What basileios means
Basileios is an adjective meaning 'royal' or 'belonging to a king.' At its core, the word derives from basileus, the Greek word for king, and it describes whatever belongs to, originates from, or bears the character of a king's domain. It's not simply a label. It's a quality word. When something is basileios, it carries the weight and dignity of royal ownership.
In the ancient Greek world, basileios showed up in legal and civic contexts to mark property, clothing, or authority that belonged to the crown. A basileios hall was not just a large room; it was a room where the king's presence and power were assumed. The word pressed royal identity onto a thing or a person.
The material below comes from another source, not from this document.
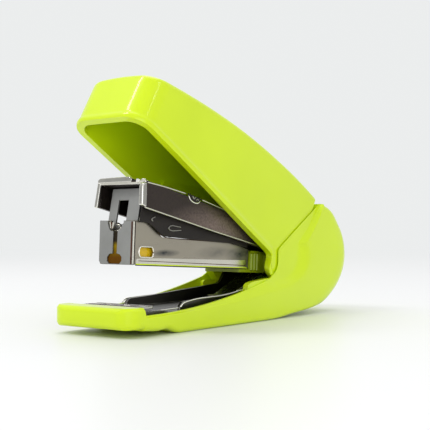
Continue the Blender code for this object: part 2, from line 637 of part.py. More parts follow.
def driver_blade():
    """Driver blade with its window, folded from the strip that lies under the arm."""
    high = ARM_TOP - SHEET - GAP
    low = high - BLADE_THICK
    back = BLADE_FRONT + BLADE_THICK
    end = BLADE_FRONT + STRIP_LENGTH
    outline = [(BLADE_FRONT, BLADE_TIP), (BLADE_FRONT, high), (end, high), (end, low), (back, low),
               (back, BLADE_TIP)]
    blade = prism("driver_blade", outline, -BLADE_HALF, BLADE_HALF, ARM, DARK_NICKEL)
    boolean(blade, box("blade_window", (BLADE_FRONT - 1, back + 0.4), (-BLADE_WINDOW_HALF, BLADE_WINDOW_HALF),
                       (BLADE_WINDOW_BOTTOM, BLADE_WINDOW_TOP), ARM))
    return boolean(blade, rivet_hole("blade_rivet_hole", RIVET_X, 0.0, ARM))


def blade_rivet():
    """Rivet through the arm that holds the blade's strip and the return spring."""
    low = ARM_TOP - SHEET - GAP - BLADE_THICK - GAP - RETURN_THICK
    return rivet("blade_rivet", RIVET_X, low, ARM_TOP + GAP, 1.6, ARM)


def return_spring():
    """Folded leaf between the arm and the magazine that lifts the blade after a stroke."""
    top = ARM_TOP - SHEET - GAP - BLADE_THICK - GAP
    fold_x, fold_z = RIVET_X - 14.5, -0.2
    fold = arc(fold_x, fold_z, FOLD_RADIUS, FOLD_RADIUS, 75.0, 280.0, 8)
    foot = [(RIVET_X - 9.0, fold_z - 1.9), (RIVET_X - 1.0, fold_z - 2.8)]
    path = [(RIVET_X + 2.4, top), (RIVET_X - 3.0, top)] + fold + foot
    leaf = strip("return_spring", path[::-1], RETURN_THICK, RETURN_HALF, ARM, SPRING_STEEL)
    return boolean(leaf, rivet_hole("return_rivet_hole", RIVET_X, fold_z + FOLD_RADIUS, ARM))


# ---------------------------------------------------------------- handle

def crest(s):
    """Height of the handle's upper edge: steep near the front, level over the hinge."""
    t = max(CREST_S - s, 0.0) / (CREST_S - HANDLE_FRONT)
    return HANDLE_CREST - (HANDLE_CREST - HANDLE_HEAD) * t ** CREST_POWER


def outer_half(s):
    """Half-width of the handle, which narrows between its middle and the hinge."""
    narrow_from, narrow_by = -55.0, 35.0
    t = min(max((s - narrow_from) / narrow_by, 0.0), 1.0)
    return HANDLE_HALF + (HANDLE_REAR_HALF - HANDLE_HALF) * t


def corner_inset(s, corner, front):
    """How far the side comes in where the front corner is round in plan."""
    t = min((s - front) / corner, 1.0)
    return corner * (1.0 - math.sqrt(max(1.0 - (1.0 - t) ** 2, 0.0)))


def section(s, half, low, top, radius, crown):
    """One cross-section of the handle: straight sides, round upper edges and a crowned top."""
    flat = half - radius
    ring = [(-half, low), (-half, top - radius)]
    ring += arc(-flat, top - radius, radius, radius, 180.0, 90.0, 4)[1:]
    for k in (-0.6, -0.2, 0.2, 0.6):
        ring.append((flat * k, top + crown * (1.0 - k * k)))
    ring += arc(flat, top - radius, radius, radius, 90.0, 0.0, 4)
    ring += [(half, low)]
    return [Vector((s * MM, y * MM, z * MM)) for y, z in ring]


def loft(name, rings, frame, paint=None):
    """A closed skin through equal cross-sections, with flat ends."""
    made = bmesh.new()
    loops = [[made.verts.new(point) for point in ring] for ring in rings]
    count = len(rings[0])
    for one, two in zip(loops, loops[1:]):
        for i in range(count):
            j = (i + 1) % count
            made.faces.new((one[i], one[j], two[j], two[i]))
    made.faces.new(loops[0][::-1])
    made.faces.new(loops[-1])
    bmesh.ops.recalc_face_normals(made, faces=made.faces)
    mesh = bpy.data.meshes.new(name)
    made.to_mesh(mesh)
    made.free()
    return place(bpy.data.objects.new(name, mesh), frame, paint)


def handle_stations(front, corner, end):
    """Places along the handle, close together where the front corners turn."""
    turned = [front + corner * (1.0 - math.cos(math.radians(a))) for a in (0, 15, 30, 45, 60, 75, 90)]
    last = turned[-1]
    return turned + [last + (end - last) * i / 12 for i in range(1, 13)]


def handle_skin():
    """The outside of the cover ahead of its hinge."""
    rings = []
    for s in handle_stations(HANDLE_FRONT, HANDLE_CORNER, CREST_S):
        half = outer_half(s) - corner_inset(s, HANDLE_CORNER, HANDLE_FRONT)
        crown = HANDLE_CROWN * min(1.0, (CREST_S - s) / 40.0)
        rings.append(section(s, half, HANDLE_BOTTOM, crest(s), HANDLE_EDGE, crown))
    return loft("handle_shell", rings, HANDLE, LIME)


def handle_lobe():
    """The part round the hinge: two side lobes and the tongue that goes under the base's roof."""
    start = math.degrees(math.asin(LOBE_BOTTOM / LOBE_RADIUS))
    root = HANDLE_BOTTOM + 1.0
    overlap = LOBE_FRONT - 6.0
    outline = [(overlap, root), (overlap, 12.0), (LOBE_FRONT, 14.0), (0.0, TONGUE_RADIUS)]
    outline += arc(0.0, 0.0, TONGUE_RADIUS, TONGUE_RADIUS, 88.0, 45.0, 9)
    outline += arc(0.0, 0.0, LOBE_RADIUS, LOBE_RADIUS, 44.0, -180.0 - start, 26)
    outline += [(LOBE_FRONT, LOBE_BOTTOM), (LOBE_FRONT, root)]
    return prism("handle_lobe", outline, -LOBE_HALF, LOBE_HALF, HANDLE)


def handle_hollow():
    """The inside of the cover, open underneath."""
    front = HANDLE_FRONT + HANDLE_WALL
    corner = HANDLE_CORNER - HANDLE_WALL
    rings = []
    for s in handle_stations(front, corner, -3.0):
        half = HANDLE_INNER_HALF - corner_inset(s, corner, front)
        rings.append(section(s, half, -30.0, crest(s) - HANDLE_WALL, HANDLE_EDGE, HANDLE_CROWN))
    return loft("handle_hollow", rings, HANDLE)


def handle_shell():
    """Lime cover, hollow underneath, with two side lobes on the hinge and a tongue under the roof."""
    shell = handle_skin()
    boolean(shell, handle_lobe(), "UNION")
    boolean(shell, handle_hollow())
    inside = HANDLE_INNER_HALF
    boolean(shell, cylinder("handle_hinge_hollow", (0.0, 0.0), TONGUE_RADIUS - TONGUE_THICK, -inside, inside,
                            "Y", HANDLE, sides=48))
    bore = cylinder("handle_bore", (0.0, 0.0), STUB_RADIUS + GAP, -BASE_HALF, BASE_HALF, "Y", HANDLE)
    return boolean(shell, bore)


def handle_lever():
    """Inner lever of the handle, with two cheeks beside the arm and a web above it."""
    web_front, web_back = LEVER_FRONT + 16.0, LEVER_FRONT + 29.0
    side = rounded([(LEVER_FRONT, LEVER_LOW, 0.6), (LEVER_FRONT, LEVER_LOW + 3.5, 0.8),
                    (web_front, LEVER_TOP, 2.0), (web_back, LEVER_TOP, 0.8), (web_back, 0.0, 1.0),
                    (web_back - 3.5, LEVER_LOW, 0.8)])
    reach = HANDLE_INNER_HALF - GAP
    lever = prism("handle_lever", side, -reach, reach, HANDLE, LIME)
    inside = ARM_HALF + ARM_SIDE_GAP + 0.1
    front, back = LEVER_FRONT - 2.0, web_back + 5.0
    low, high = LEVER_LOW - 7.0, LEVER_TOP + 6.0
    web, web_edge = LEVER_TOP - LEVER_WEB, web_front + 2.0
    hollow = [(front, low), (front, high), (web_edge, high), (web_edge, web), (back, web), (back, low)]
    boolean(lever, prism("lever_hollow", hollow, -inside, inside, HANDLE))
    bore = cylinder("lever_bore", (PRESS_S, PRESS_N), PRESS_RADIUS + GAP, -BASE_HALF, BASE_HALF, "Y", HANDLE)
    return boolean(lever, bore)


def press_pin():
    """Steel bar across the lever that presses the arm down."""
    reach = HANDLE_INNER_HALF - GAP
    return cylinder("press_pin", (PRESS_S, PRESS_N), PRESS_RADIUS, -reach, reach, "Y", HANDLE, NICKEL)


base_shell()
base_frame()
anvil_plate()
lift_spring()
lift_rivet()
pins()
magazine_channel()
staple_rail()
pusher()
pusher_rod()
pusher_spring()
magazine_carriage()
driver_arm()
driver_blade()
blade_rivet()
return_spring()
handle_shell()
handle_lever()
press_pin()
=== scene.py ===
"""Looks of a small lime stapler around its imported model.

Lengths inside the functions are millimetres, with X' measured from the front of the base; a piece
is put into metres when its mesh is made. Each hinged group has its own plane: s runs along the
group towards its hinge axis at s = 0, and n is square to it, upwards.
"""

import json
import math

import bmesh
import bpy
import numpy as np
from mathutils import Matrix, Vector


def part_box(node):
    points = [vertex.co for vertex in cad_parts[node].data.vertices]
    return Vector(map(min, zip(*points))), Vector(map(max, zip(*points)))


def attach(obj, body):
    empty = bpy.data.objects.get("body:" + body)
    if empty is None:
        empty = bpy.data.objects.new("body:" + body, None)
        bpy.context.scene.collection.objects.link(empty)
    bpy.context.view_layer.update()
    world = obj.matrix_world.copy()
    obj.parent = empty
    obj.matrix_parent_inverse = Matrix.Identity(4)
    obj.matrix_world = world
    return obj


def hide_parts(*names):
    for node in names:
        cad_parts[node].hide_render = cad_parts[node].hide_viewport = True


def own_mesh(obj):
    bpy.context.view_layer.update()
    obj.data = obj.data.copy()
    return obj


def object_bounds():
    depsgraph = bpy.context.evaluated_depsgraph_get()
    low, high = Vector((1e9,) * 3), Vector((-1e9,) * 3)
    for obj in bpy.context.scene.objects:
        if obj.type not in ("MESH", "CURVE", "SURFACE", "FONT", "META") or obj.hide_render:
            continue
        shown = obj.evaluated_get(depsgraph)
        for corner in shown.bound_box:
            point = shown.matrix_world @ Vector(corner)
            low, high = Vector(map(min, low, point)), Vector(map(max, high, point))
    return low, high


bl_info = {
    "name": "Lime stapler",
    "version": (1, 0, 0),
    "blender": (4, 5, 0),
    "location": "3D View > Sidebar > Stapler",
    "description": "Builds a small lime stapler with its finishes, floor, light and camera",
    "category": "Add Mesh",
}

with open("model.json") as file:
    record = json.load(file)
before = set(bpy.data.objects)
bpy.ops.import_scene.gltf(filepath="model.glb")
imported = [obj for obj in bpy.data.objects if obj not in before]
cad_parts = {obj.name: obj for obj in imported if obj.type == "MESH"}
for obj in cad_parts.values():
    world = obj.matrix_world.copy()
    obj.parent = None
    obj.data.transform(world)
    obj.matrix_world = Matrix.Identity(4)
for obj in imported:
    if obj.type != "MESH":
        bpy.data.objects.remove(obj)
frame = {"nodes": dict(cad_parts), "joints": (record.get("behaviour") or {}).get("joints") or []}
CAD_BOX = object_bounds()
MM = 0.001
FRONT = CAD_BOX[0][0] / MM
LENGTH = (CAD_BOX[1][0] - CAD_BOX[0][0]) / MM
JOINTS = {joint["name"]: joint for joint in frame["joints"]}


def hinge_place(name):
    """X' and height of a hinge."""
    x, _, z = JOINTS[name]["pos_m"]
    return x / MM - FRONT, z / MM


PIN = hinge_place("arm_hinge")
HANDLE_PIN = hinge_place("handle_hinge")
TILTS = {"base": 0.0, "magazine": 2.855, "arm": 12.1, "handle": 30.4}
ORIGINS = {"base": (0.0, 0.0), "magazine": PIN, "arm": PIN, "handle": HANDLE_PIN}


# ---- sizes and colours

class StaplerSettings(bpy.types.PropertyGroup):
    """Sizes and colours that can be changed."""
    lime: bpy.props.FloatVectorProperty(
        name="Lime", description="Colour of the handle and the base", subtype="COLOR", size=3,
        min=0.0, max=1.0, default=(0.635, 0.815, 0.004))
    yellow: bpy.props.FloatVectorProperty(
        name="Yellow", description="Colour of the pusher", subtype="COLOR", size=3,
        min=0.0, max=1.0, default=(0.80, 0.52, 0.004))
    nickel: bpy.props.FloatVectorProperty(
        name="Nickel", description="Colour of the plated sheet", subtype="COLOR", size=3,
        min=0.0, max=1.0, default=(0.345, 0.315, 0.255))
    steel: bpy.props.FloatVectorProperty(
        name="Steel", description="Colour of the dull steel", subtype="COLOR", size=3,
        min=0.0, max=1.0, default=(0.040, 0.030, 0.026))
    lip: bpy.props.FloatProperty(
        name="Lip", description="Height of the rounded lip round the handle's opening, in millimetres",
        default=1.5, min=0.5, max=3.0)
    edge: bpy.props.FloatProperty(
        name="Edge", description="Radius of the handle's long upper edges, in millimetres",
        default=1.4, min=0.5, max=3.0)
    bevel: bpy.props.FloatProperty(
        name="Edge break", description="Width of the broken edges of the sheet metal, in millimetres",
        default=0.14, min=0.02, max=0.25)
    floor_size: bpy.props.FloatProperty(
        name="Floor", description="Half the width of the floor", default=2.5, unit="LENGTH")


def settings():
    """The scene's settings."""
    return bpy.context.scene.stapler


# ---- mesh tools

def to_row(group, s, y, n):
    """Points of a group's plane in the row frame, in metres: turned by its tilt, put at its hinge."""
    tilt = math.radians(TILTS[group])
    ox, oz = ORIGINS[group]
    s, y, n = np.broadcast_arrays(s, y, n)
    x = ox + s * math.cos(tilt) + n * math.sin(tilt)
    z = oz - s * math.sin(tilt) + n * math.cos(tilt)
    return np.stack([x + FRONT, y, z], axis=-1) * MM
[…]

The biblical authors used this with stunning intentionality. In 1 Peter 2:9, Peter calls the church a basileion hierateuma, a royal priesthood. He stacks two identity words on top of each other. You are priests. You are royal priests. The basileios quality here doesn't describe a status you're trying to earn; it describes something conferred by belonging to the King. Peter was writing to scattered, marginalized believers who had little civic standing. He reached for this word on purpose. You may look forgotten out there, he is saying, but look at who you belong to.
The word also appears in James 2:8, where James calls the command to love your neighbor the 'royal law.' The basileios law isn't royal because it's ornate. It's royal because it comes from the King and governs the King's household.
Etymology
Basileios descends directly from basileus, king, which itself may trace to an older pre-Greek term for a local chieftain or ruler. The suffix -ios marks origin or character, functioning much like the English '-ly' in 'kingly.' The same root generates basileia, meaning kingdom or reign, and basilissa, meaning queen. Together these words form a tight semantic family centered on sovereign authority and the character it stamps on everything it touches.